» **Task goal**: Write out all of the lines below, exactly and completely.

# # # # #

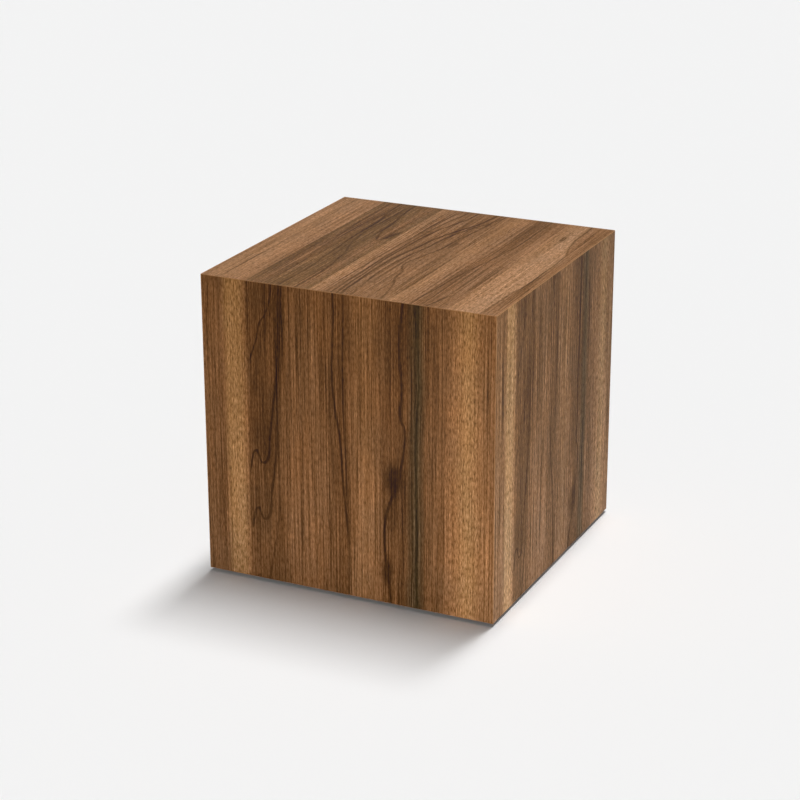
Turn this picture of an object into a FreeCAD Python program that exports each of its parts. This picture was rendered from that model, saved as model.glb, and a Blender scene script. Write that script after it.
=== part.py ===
import FreeCAD, Part
import math
import os

# Walnut cube cabinet. Five veneered boards are mitred into an open box, and a
# handle-less door closes the open side flush. The cube stands on a low black base
# set back from its faces, with four levelling feet inside it.
#
# Millimetres. The origin is on the floor under the cube's centre, +Z is up, -X is
# the door's side and +X the back. Seen from the door, -Y is right and +Y is left.

V = FreeCAD.Vector
X, Y, Z = V(1, 0, 0), V(0, 1, 0), V(0, 0, 1)

# ------------------------------------------------------------ driving dimensions
CUBE = 450.0                # outside edge of the cube
BOARD = 19.0                # finished board: core and both veneers
VENEER = 0.6                # walnut on each face of a board
LIPPING = 1.0               # walnut edging on the boards' front edges and round the door

DOOR_GAP = 2.0              # shadow gap round the door

BASE_HEIGHT = 4.5           # floor to the cube's underside
BASE_SETBACK = 13.5         # cube's face to the base's face
BASE_STRIP_WIDTH = 30.0
BASE_SCREW_SPACING = 220.0
BASE_SCREW_RECESS = 0.3     # screw heads stay this far above the floor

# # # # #

» **Output below**:
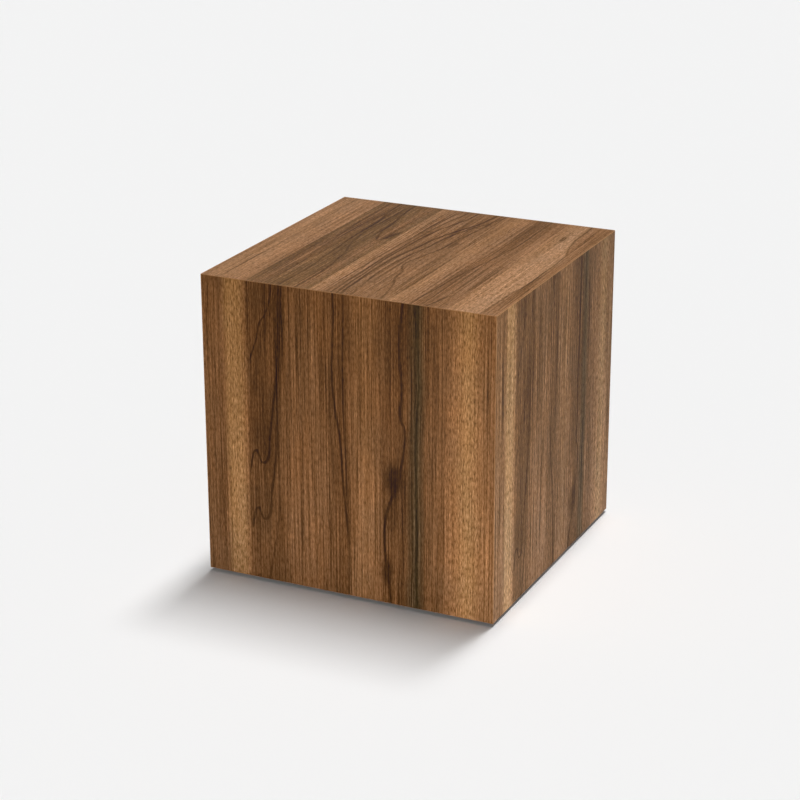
Turn this picture of an object into a FreeCAD Python program that exports each of its parts. This picture was rendered from that model, saved as model.glb, and a Blender scene script. Write that script after it.
=== part.py ===
import FreeCAD, Part
import math
import os

# Walnut cube cabinet. Five veneered boards are mitred into an open box, and a
# handle-less door closes the open side flush. The cube stands on a low black base
# set back from its faces, with four levelling feet inside it.
#
# Millimetres. The origin is on the floor under the cube's centre, +Z is up, -X is
# the door's side and +X the back. Seen from the door, -Y is right and +Y is left.

V = FreeCAD.Vector
X, Y, Z = V(1, 0, 0), V(0, 1, 0), V(0, 0, 1)

# ------------------------------------------------------------ driving dimensions
CUBE = 450.0                # outside edge of the cube
BOARD = 19.0                # finished board: core and both veneers
VENEER = 0.6                # walnut on each face of a board
LIPPING = 1.0               # walnut edging on the boards' front edges and round the door

DOOR_GAP = 2.0              # shadow gap round the door

BASE_HEIGHT = 4.5           # floor to the cube's underside
BASE_SETBACK = 13.5         # cube's face to the base's face
BASE_STRIP_WIDTH = 30.0
BASE_SCREW_SPACING = 220.0
BASE_SCREW_RECESS = 0.3     # screw heads stay this far above the floor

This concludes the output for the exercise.